Flare location on the solar disk: Modeling the thermosphere and ionosphere response

Abstract

Solar flare enhancements to the soft X‐ray (XUV) and extreme ultraviolet (EUV) spectral irradiance depend on the location of the flare on the solar disk. Most emission lines in the XUV region (∼0.1 to ∼25 nm) are optically thin and are weakly dependent on the location of the flare, but in the EUV region (∼25 to ∼120 nm), many important lines and continua are optically thick, so enhancements are relatively smaller for flares located near the solar limb, due to absorption by the solar atmosphere. The flare irradiance spectral model (FISM) was used to illustrate these location effects, assuming two X17 flares that are identical except that one occurs near disk center and the other near the limb. FISM spectra of these two flares were used as solar input to the National Center for Atmospheric Research (NCAR) thermosphere‐ionosphere‐mesosphere electrodynamics general circulation model (TIME‐GCM) to investigate the ionosphere/thermosphere (I/T) response.
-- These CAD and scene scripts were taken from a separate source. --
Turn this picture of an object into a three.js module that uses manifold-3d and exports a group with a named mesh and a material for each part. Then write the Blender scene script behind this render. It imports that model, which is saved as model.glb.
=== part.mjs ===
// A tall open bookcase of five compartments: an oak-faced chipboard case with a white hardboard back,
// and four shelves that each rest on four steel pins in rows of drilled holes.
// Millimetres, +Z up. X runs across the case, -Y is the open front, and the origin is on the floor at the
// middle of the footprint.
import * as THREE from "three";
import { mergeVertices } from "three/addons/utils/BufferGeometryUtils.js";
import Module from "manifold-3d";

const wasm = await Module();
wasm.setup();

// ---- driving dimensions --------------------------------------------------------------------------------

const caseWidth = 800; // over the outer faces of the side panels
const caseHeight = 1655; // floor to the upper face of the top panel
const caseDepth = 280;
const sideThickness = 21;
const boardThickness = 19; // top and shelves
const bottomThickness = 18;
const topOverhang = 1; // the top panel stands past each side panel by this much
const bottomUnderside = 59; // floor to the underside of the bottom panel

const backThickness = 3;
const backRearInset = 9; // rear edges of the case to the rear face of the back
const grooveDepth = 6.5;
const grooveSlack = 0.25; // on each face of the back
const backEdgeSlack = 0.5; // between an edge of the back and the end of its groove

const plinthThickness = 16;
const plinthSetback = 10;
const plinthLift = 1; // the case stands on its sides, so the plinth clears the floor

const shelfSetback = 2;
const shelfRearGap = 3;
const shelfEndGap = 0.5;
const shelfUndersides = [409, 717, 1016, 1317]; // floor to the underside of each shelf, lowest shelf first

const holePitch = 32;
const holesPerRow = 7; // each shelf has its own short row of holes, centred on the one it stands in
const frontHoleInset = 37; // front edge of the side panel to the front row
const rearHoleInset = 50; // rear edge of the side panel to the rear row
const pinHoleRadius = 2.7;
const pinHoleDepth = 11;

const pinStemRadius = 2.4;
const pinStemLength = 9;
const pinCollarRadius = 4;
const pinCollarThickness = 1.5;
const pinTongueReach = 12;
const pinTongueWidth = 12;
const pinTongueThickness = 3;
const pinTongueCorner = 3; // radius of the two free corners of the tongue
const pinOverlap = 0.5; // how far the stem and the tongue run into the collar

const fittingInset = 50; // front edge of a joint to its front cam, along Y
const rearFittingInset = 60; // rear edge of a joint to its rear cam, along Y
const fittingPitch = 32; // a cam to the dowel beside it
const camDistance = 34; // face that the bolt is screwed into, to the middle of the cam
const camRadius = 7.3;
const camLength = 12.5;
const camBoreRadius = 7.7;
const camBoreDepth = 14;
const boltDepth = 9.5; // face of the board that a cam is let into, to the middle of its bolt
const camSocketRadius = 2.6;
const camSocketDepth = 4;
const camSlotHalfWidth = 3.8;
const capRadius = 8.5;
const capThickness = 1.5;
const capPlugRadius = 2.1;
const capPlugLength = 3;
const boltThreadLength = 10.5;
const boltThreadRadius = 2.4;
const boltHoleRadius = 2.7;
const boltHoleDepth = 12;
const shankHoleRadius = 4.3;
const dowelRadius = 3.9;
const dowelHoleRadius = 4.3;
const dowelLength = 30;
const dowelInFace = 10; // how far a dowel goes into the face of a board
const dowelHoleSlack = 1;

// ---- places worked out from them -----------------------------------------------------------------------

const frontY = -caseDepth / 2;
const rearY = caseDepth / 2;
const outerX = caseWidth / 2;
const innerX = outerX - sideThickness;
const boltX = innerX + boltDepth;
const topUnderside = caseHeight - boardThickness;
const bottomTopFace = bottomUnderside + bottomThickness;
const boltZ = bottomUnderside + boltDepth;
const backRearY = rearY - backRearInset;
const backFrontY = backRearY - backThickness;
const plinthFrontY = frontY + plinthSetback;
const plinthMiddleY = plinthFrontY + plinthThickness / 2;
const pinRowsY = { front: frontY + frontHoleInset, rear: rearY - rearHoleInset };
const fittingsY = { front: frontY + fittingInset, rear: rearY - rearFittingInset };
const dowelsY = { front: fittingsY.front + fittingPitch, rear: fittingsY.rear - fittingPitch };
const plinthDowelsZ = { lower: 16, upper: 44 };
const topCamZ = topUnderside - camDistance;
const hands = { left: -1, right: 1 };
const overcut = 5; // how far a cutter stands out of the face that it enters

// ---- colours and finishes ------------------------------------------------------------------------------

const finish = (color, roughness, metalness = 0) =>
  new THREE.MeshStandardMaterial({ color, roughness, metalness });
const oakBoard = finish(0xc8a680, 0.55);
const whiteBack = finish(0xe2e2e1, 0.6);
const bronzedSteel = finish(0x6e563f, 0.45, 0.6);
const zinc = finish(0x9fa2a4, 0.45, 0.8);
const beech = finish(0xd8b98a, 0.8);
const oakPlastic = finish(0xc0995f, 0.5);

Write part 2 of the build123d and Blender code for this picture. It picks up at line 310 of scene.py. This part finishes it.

Model simulations showed that in the E region ionosphere, where XUV dominates ionization, flare location does not affect I/T response. However, flare‐driven changes in the F region ionosphere, total electron content (TEC), and neutral density in the upper thermosphere, are 2–3 times stronger for a disk‐center flare than for a limb flare, due to the importance of EUV enhancement. Flare location did not affect the timing of the ionospheric response, but the thermospheric response was ∼20 min faster for the disk‐center flare. Model simulations of I/T responses to an X17 flare on 28 October 2003 were consistent with measurements of TEC and neutral density changes.